Kimball (Bottom-Up): Build individual data marts (subject-oriented subsets of the warehouse) first, then integrate them using shared conformed dimensions. Fast time-to-value but can create integration complexity at scale.

Inmon (Top-Down): Build a normalized enterprise data warehouse first, then derive data marts from it. More rigorous governance but slower to deliver initial value.

Data Vault: A hybrid approach that uses hubs (business keys), links (relationships), and satellites (attributes) to build a flexible, auditable, and scalable warehouse layer. Common in regulated industries requiring full auditability.

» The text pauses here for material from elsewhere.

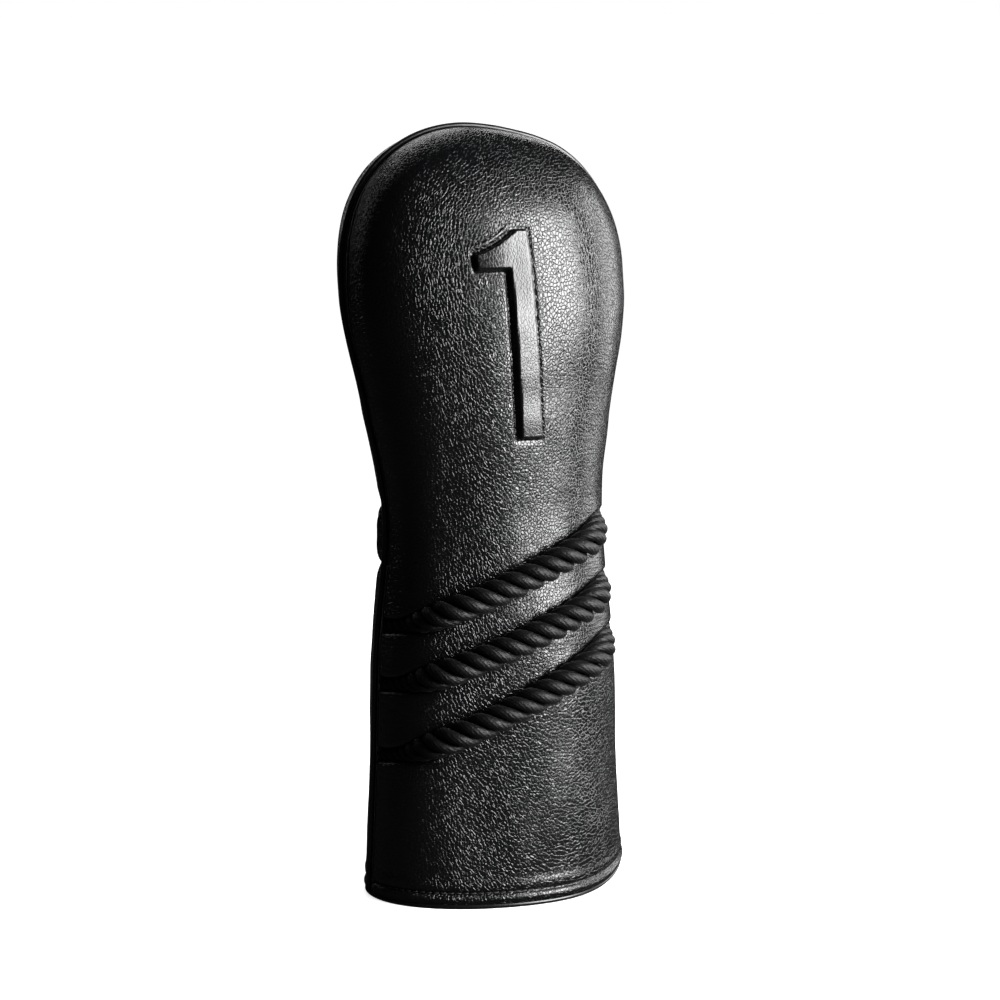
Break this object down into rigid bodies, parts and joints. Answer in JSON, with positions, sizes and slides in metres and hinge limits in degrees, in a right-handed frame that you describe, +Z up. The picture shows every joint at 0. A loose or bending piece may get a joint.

Modern Lakehouse: Combines the flexibility of a data lake (raw files in cloud storage) with the query performance and structure of a warehouse. Platforms like Databricks, BigQuery, and Snowflake support lakehouse patterns where raw, curated, and serving layers coexist.

Key Concepts for Analysts

Concept	Definition	Why It Matters
Surrogate key	An artificial primary key (integer or UUID) assigned by the warehouse	Decouples warehouse from source system keys; required for SCDs
Conformed dimension	A dimension shared identically across multiple fact tables	Enables drill-across queries joining multiple fact tables
Degenerate dimension	A dimension attribute stored in the fact table (e.g., order number)	Avoids creating a dimension table for single-attribute dimensions
Junk dimension	A dimension that bundles miscellaneous low-cardinality flags	Avoids cluttering the fact table with many small flag columns
Factless fact table	A fact table that records events with no numeric measures	Tracks presence/absence (student enrolled, item viewed)

Summary

Data warehousing is the foundation of analytical infrastructure. Understanding the difference between OLTP and OLAP systems, the principles of dimensional modeling, and the trade-offs between star and snowflake schemas allows analysts to reason about how their queries work, why certain patterns perform well, and how to structure data models that serve the business effectively. As data volumes grow and cloud warehouses become the default, these foundational concepts remain central to how analytics teams organize and deliver reliable insights.